The second initiative is for the government to create a Sovereign Bold Bond as an alternative to purchasing the metal. The bond would carry a fixed interest rate and could be redeemed in cash for the face value of the gold at the time of the redemption.

Finallym, the third government proposal is to create an Indian gold coin, which would lower the need for consumers to import coins minted from other banks. Jaitley said the coin would feature the Ashok Chakra.

Some analysts appear to be taking a wait-and-see approach to these new government initiatives as there are still a lot of questions that need answers.

Analysts at UBS noted one question for the gold deposit plan would be if there is the infrastructure in place to securely hold the gold, especially in rural areas.

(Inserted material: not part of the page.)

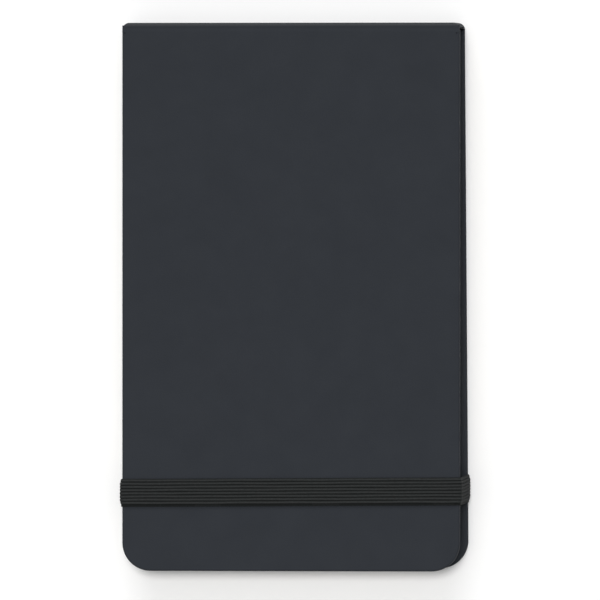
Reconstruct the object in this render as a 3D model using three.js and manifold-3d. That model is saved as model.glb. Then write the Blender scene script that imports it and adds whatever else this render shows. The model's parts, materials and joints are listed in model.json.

“It is a bit too early to form firm conclusions on the impact on India's gold demand. No timeline has been set for the implementation of these plans, and according to news reports, it could take the government 3-6 months to provide the market with further details,” they said.

However, they added that previous similar initiatives have been tried and failed.

“Will the majority of Indian gold holders happily part with gold jewelry and ornaments that may have some sentimental value? The government will have to address these issues in order to make the new scheme more successful than its predecessors,” they said.

Julian Jessop, head of commodity research at Capital Economics, was a little more pessimistic on the government’s plan to monetize the country’s idle reserves.

“For now we would just note that a piece of paper issued by a government, even one referencing gold, can never have the attraction or security of actually owning the precious metal in physical form. It certainly would go down badly as a wedding gift,” he said.

Indian gold market participants had mixed feelings about the Union budget as the Gems and Jewelry Trade Federation congratulated government’s plan to monetize the country’s reserves. However, at the same time Federation spokespeople added they were also disappointed that import duties weren’t lowered.